问题描述
如果使用 unicode apostrophes(而非 '
),您如何修改默认的 spacy (v3.0.5) 分词器以正确拆分英语缩写。
import spacy
nlp = spacy.load('en_core_web_sm')
apostrophes = ["'",'\u02B9','\u02BB','\u02BC','\u02BD','\u02C8','\u02CA','\u02CB','\u0060','\u00B4']
for apo in apostrophes:
text = f"don{apo}t"
print([t for t in nlp(text)])
>>>
[do,n't]
[donʹt]
[donʻt]
[donʼt]
[donʽt]
[donˈt]
[donˊt]
[donˋt]
[don`t]
[don´t]
所有示例所需的输出为 [do,n't]
我最好的猜测是使用所有可能的撇号变体来扩展默认的 tokenizer_exceptions。但这不起作用,因为 Tokenizer 特殊情况不允许修改文本。
import spacy
from spacy.util import compile_prefix_regex,compile_suffix_regex,compile_infix_regex
nlp = spacy.load('en_core_web_sm')
apostrophes = ['\u02B9','\u00B4']
default_rules = nlp.Defaults.tokenizer_exceptions
extended_rules = default_rules.copy()
for key,val in default_rules.items():
if "'" in key:
for apo in apostrophes:
extended_rules[key.replace("'",apo)] = val
rules = nlp.Defaults.tokenizer_exceptions
infix_re = compile_infix_regex(nlp.Defaults.infixes)

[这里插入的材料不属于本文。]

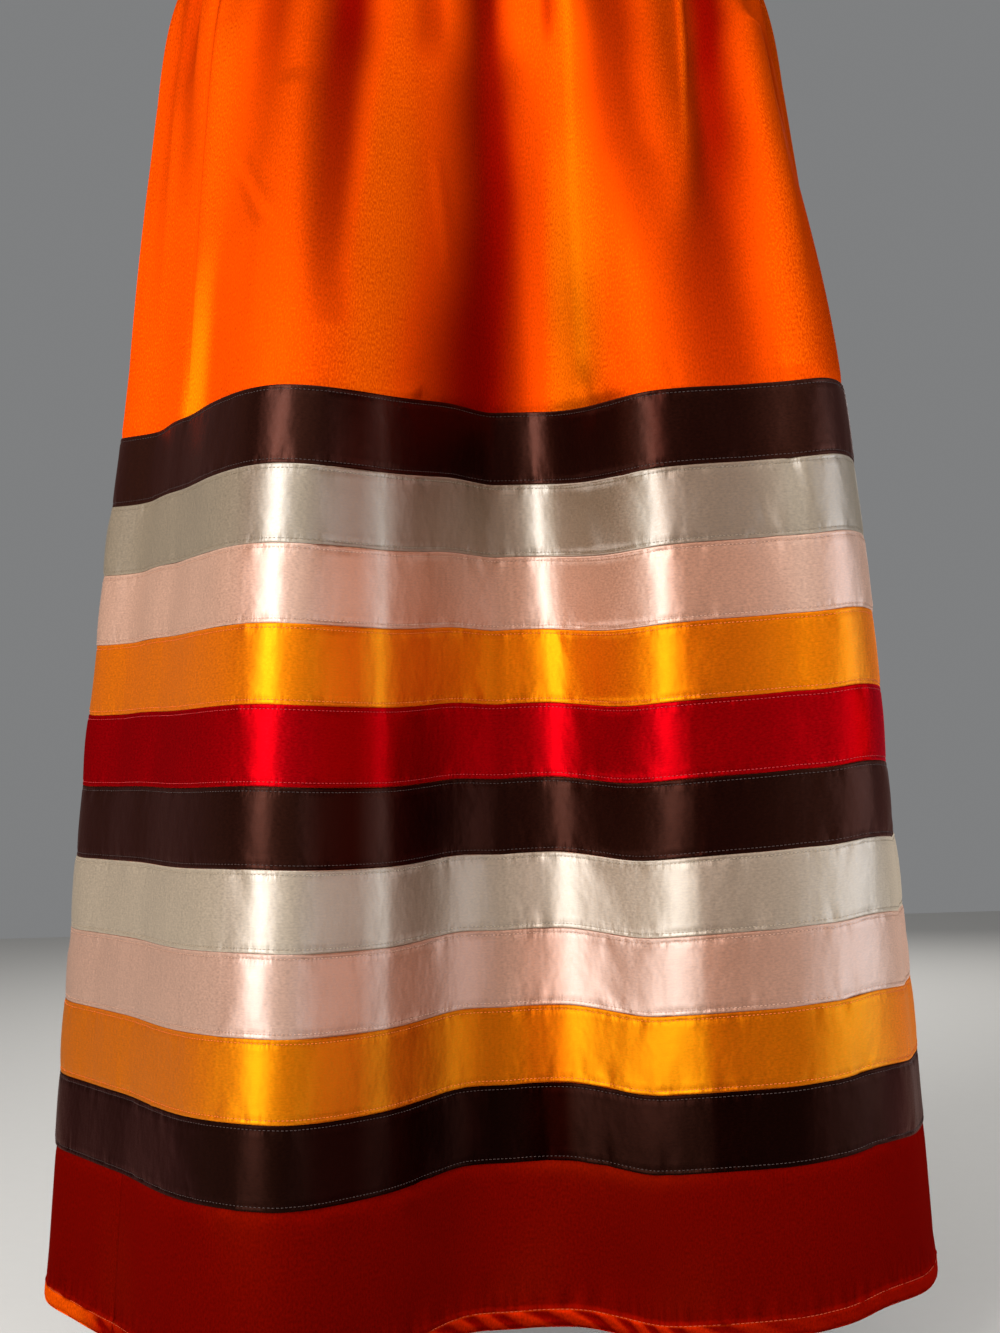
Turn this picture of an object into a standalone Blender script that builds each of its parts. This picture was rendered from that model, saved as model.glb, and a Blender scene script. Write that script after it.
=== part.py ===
"""Ribbon skirt, held open as it is when worn.

A gathered satin skirt with an elastic waistband, cut as a front and a back panel,
with ten satin ribbons sewn round it edge to edge and a narrow turned hem.

Sizes are in metres and angles in degrees. +Z is up, the front faces -Y, and the
origin is the centre of the waist opening. "Angle" goes round the skirt from the
front (0) to the +X side (90); "drop" is the length of cloth below the waist edge.
"""
from collections import namedtuple

import bpy
import numpy as np

# cloth
CLOTH_WALL = 0.0012
RIBBON_WALL = 0.0010
BAND_WALL = 0.0026
HEM_WALL = 0.0024
SEAM_GAP = 0.0003

# lengths of cloth below the waist edge
BAND_HEIGHT = 0.040
STRAIGHT_DROP = 0.050       # the waistband and the first cloth below it hang straight
RIBBON_TOP = 0.410
RIBBON_WIDTH = 0.050
HEM_DROP = 1.015
HEM_TURN = 0.012
HEM_STEP = 0.0015           # where the cloth thickens into its turned hem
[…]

prefix_re = compile_prefix_regex(nlp.Defaults.prefixes)
suffix_re = compile_suffix_regex(nlp.Defaults.suffixes)
nlp.tokenizer = spacy.tokenizer.Tokenizer(
nlp.vocab,rules = extended_rules,prefix_search=prefix_re.search,suffix_search=suffix_re.search,infix_finditer=infix_re.finditer,)
apostrophes = ["'",'\u00B4']
for apo in apostrophes:
text = f"don{apo}t"
print([t for t in nlp(text)])
>>> ValueError: [E997] Tokenizer special cases are not allowed to modify the text. This would map ':`(' to ':'(' given token attributes '[{65: ":'("}]'.
解决方法
您只需要添加一个例外而不更改文本。
import spacy
nlp = spacy.load('en_core_web_sm')
from spacy.attrs import ORTH,NORM
case = [{ORTH: "do"},{ORTH: "n`t",NORM: "not"}]
tokenizer = nlp.tokenizer
tokenizer.add_special_case("don`t",case)
doc = nlp("I don`t believe in bugs")
print(list(doc))
# => [I,do,n`t,believe,in,bugs]
如果您想更改文本,您应该将其作为预处理步骤进行。